Exercise requirements =
Scan the entries below. List each line with "More".

Source material =
— BEGIN —
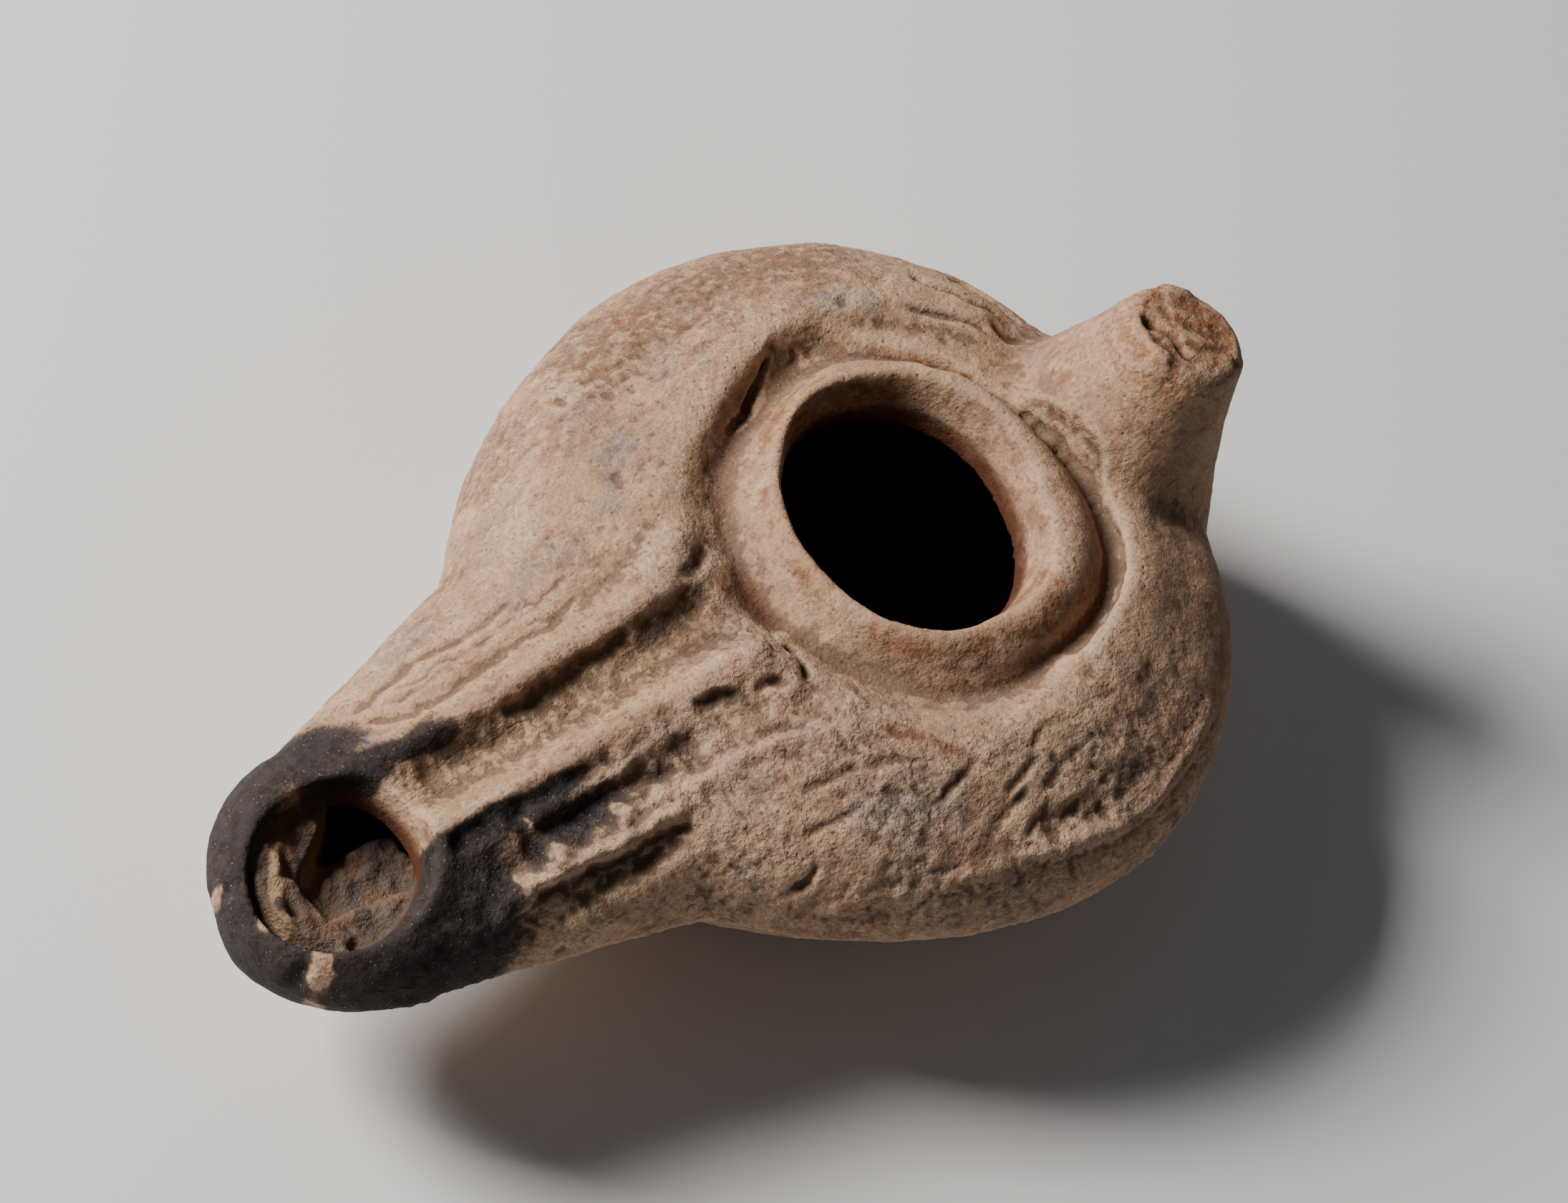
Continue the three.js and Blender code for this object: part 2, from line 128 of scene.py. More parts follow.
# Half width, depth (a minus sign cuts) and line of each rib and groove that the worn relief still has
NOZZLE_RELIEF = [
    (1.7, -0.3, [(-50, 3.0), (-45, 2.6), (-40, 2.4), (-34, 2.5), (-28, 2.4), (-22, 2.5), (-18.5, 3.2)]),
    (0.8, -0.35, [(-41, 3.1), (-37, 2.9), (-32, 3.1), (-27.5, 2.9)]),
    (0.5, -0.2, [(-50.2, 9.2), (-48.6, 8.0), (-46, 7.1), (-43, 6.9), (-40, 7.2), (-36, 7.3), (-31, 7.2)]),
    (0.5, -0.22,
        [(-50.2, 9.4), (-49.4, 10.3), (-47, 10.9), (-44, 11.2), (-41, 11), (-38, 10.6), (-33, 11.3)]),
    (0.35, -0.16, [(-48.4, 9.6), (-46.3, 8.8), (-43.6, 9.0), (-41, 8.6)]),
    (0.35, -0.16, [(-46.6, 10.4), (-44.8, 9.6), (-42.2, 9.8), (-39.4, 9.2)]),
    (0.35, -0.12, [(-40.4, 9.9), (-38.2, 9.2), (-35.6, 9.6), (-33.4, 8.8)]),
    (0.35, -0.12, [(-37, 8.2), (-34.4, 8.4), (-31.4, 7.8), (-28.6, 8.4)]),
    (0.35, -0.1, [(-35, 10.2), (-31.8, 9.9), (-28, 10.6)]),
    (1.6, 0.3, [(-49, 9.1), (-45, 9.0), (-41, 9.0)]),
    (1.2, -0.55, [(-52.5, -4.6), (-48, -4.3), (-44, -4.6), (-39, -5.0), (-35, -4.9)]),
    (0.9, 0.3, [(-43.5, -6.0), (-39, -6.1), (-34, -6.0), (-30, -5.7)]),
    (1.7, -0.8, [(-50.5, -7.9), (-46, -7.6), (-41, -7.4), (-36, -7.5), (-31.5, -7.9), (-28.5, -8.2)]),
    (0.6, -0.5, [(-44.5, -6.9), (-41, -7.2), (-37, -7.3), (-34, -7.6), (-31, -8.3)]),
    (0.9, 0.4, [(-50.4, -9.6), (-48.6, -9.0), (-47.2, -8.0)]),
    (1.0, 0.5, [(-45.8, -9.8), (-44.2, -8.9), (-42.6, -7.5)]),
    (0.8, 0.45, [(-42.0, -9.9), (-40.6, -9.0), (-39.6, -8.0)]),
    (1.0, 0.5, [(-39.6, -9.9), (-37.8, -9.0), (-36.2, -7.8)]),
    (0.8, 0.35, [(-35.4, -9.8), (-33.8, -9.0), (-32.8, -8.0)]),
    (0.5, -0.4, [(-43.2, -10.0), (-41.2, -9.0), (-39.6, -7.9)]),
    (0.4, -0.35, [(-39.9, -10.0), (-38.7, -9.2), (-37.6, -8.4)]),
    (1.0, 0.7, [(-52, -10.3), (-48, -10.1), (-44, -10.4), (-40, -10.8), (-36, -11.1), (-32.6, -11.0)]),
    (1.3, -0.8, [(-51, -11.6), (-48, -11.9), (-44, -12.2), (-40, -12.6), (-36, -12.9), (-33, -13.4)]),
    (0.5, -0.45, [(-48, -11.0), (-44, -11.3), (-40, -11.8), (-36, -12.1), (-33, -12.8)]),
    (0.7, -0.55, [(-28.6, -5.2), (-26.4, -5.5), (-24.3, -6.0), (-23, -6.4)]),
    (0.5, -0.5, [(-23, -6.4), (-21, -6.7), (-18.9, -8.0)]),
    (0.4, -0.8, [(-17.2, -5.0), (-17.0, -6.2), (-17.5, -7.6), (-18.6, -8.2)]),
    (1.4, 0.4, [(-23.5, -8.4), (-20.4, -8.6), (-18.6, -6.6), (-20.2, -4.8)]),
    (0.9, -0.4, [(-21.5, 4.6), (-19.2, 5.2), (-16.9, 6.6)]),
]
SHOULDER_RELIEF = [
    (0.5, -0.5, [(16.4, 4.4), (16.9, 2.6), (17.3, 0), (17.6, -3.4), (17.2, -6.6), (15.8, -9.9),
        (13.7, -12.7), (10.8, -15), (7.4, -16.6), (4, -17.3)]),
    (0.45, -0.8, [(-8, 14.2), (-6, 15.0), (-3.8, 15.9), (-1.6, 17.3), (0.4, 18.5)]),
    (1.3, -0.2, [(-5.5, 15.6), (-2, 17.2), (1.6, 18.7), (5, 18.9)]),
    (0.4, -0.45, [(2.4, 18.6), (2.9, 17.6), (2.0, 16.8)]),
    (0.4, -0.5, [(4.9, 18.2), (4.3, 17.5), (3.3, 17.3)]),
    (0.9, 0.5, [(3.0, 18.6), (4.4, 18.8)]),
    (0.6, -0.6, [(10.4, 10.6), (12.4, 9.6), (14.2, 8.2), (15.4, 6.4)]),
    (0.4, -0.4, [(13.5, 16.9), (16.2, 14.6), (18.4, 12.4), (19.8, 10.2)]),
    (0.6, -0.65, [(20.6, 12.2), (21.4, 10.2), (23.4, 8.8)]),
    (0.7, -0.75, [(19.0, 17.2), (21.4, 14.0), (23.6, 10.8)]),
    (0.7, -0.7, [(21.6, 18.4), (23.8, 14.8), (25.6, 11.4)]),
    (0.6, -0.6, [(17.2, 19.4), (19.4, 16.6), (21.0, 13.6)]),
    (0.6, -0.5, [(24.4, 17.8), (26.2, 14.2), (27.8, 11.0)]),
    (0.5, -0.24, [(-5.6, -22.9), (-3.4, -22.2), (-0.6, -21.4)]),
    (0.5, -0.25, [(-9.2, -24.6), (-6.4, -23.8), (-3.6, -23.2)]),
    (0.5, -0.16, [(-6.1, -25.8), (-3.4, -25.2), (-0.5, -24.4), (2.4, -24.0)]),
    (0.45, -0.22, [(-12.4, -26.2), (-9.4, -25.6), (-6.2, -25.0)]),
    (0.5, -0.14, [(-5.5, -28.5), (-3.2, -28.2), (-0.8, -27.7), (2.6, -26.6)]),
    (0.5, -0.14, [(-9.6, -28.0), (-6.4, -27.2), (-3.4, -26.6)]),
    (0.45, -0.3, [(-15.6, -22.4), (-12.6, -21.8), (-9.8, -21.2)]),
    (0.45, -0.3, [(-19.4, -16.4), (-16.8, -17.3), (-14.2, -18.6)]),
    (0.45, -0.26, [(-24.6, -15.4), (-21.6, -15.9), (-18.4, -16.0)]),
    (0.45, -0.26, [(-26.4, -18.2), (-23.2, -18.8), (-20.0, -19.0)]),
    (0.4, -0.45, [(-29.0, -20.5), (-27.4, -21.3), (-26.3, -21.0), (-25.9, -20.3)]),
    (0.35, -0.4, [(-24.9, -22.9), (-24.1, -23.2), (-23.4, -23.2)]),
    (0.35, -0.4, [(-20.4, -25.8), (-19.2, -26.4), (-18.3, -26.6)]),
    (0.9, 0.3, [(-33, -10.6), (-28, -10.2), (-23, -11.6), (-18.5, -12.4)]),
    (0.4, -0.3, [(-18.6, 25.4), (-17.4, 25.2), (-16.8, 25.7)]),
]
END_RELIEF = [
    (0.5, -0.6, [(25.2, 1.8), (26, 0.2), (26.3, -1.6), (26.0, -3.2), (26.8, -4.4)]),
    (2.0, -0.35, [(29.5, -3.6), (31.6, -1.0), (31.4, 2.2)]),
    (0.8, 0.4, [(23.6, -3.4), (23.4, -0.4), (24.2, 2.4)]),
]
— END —
— BEGIN —
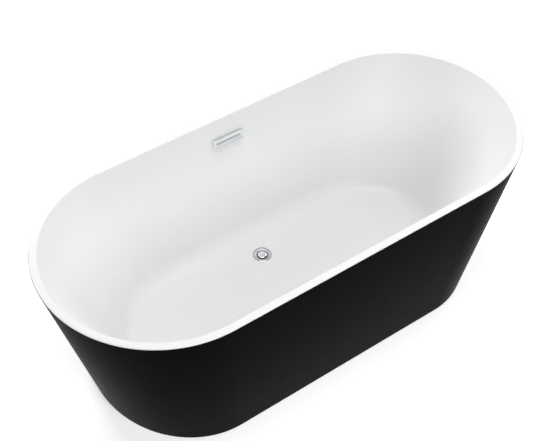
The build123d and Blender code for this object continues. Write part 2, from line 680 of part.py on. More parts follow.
— END —
— BEGIN —
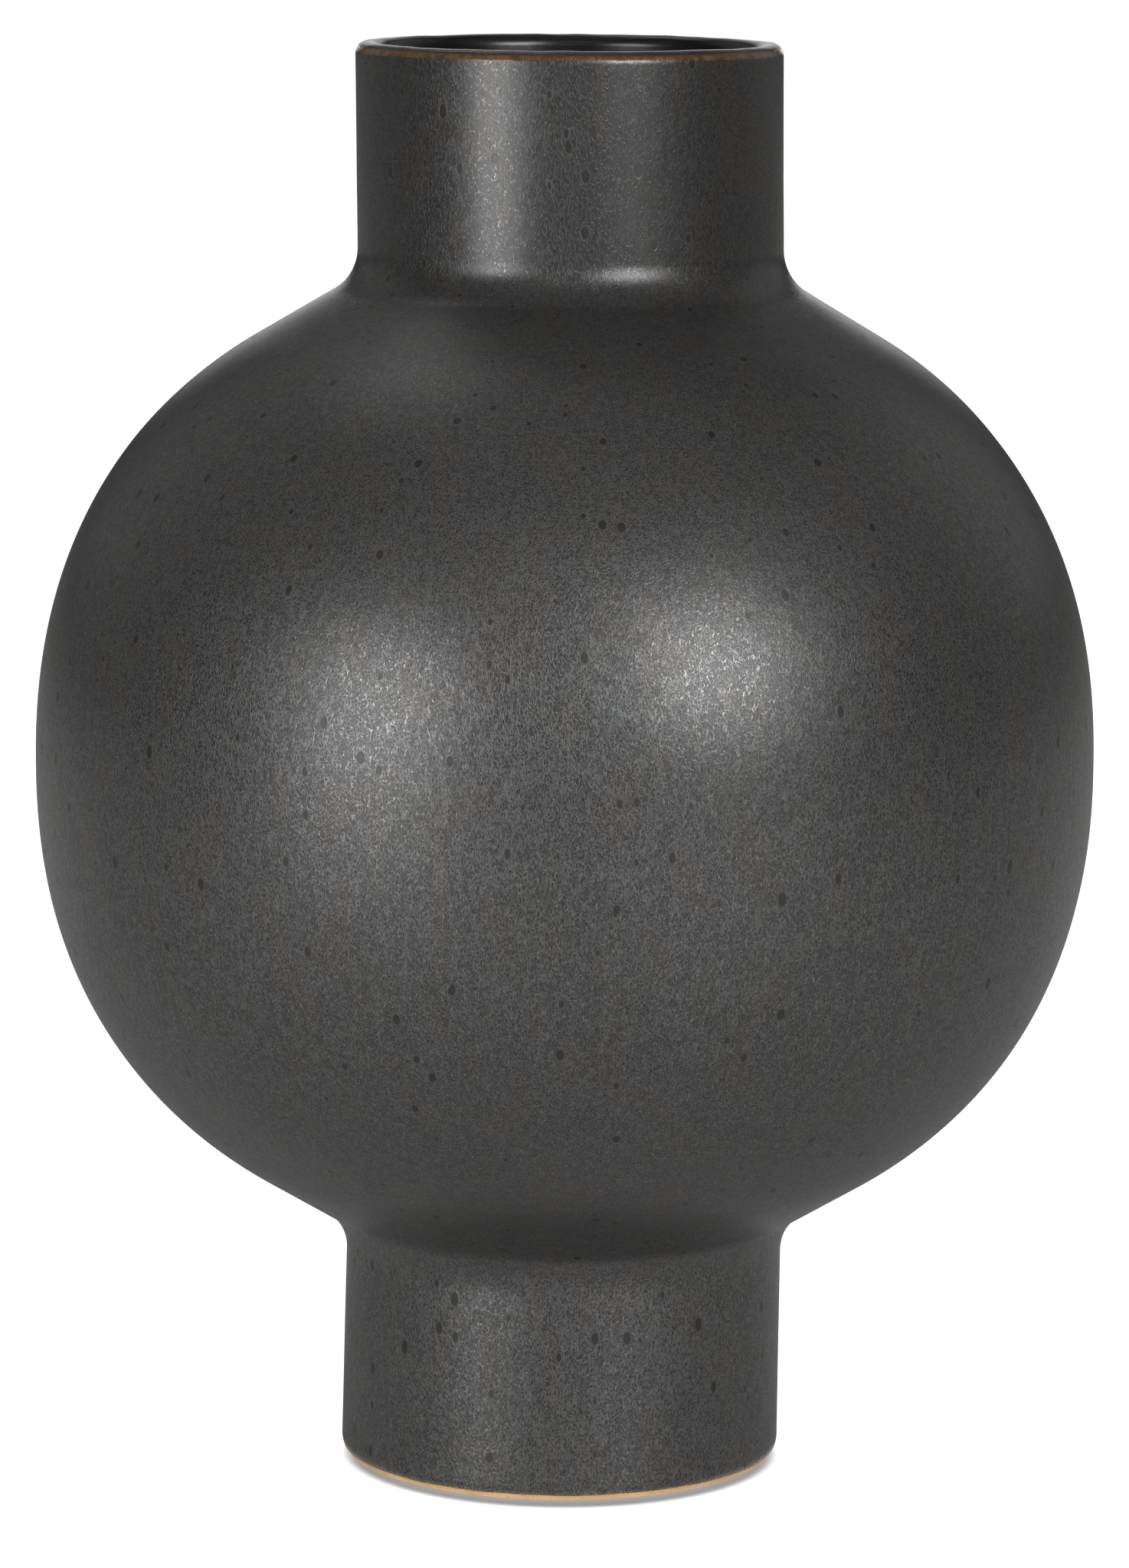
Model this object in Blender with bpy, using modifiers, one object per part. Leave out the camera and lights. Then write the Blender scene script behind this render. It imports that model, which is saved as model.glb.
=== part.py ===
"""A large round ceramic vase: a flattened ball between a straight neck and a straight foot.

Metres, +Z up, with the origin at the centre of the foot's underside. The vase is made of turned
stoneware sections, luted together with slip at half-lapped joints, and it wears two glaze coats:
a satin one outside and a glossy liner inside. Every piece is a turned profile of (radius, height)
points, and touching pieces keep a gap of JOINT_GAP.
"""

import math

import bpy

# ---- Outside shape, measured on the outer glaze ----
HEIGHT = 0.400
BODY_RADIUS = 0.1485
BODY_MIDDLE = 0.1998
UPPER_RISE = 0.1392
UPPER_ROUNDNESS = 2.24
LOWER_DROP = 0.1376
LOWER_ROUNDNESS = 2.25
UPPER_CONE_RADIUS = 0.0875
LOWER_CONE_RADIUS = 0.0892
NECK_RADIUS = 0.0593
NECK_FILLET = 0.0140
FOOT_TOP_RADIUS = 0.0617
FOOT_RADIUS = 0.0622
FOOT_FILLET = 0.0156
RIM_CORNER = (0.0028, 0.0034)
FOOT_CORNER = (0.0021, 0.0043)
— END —
Response to this exercise =
Continue the three.js and Blender code for this object: part 2, from line 128 of scene.py. More parts follow.
The build123d and Blender code for this object continues. Write part 2, from line 680 of part.py on. More parts follow.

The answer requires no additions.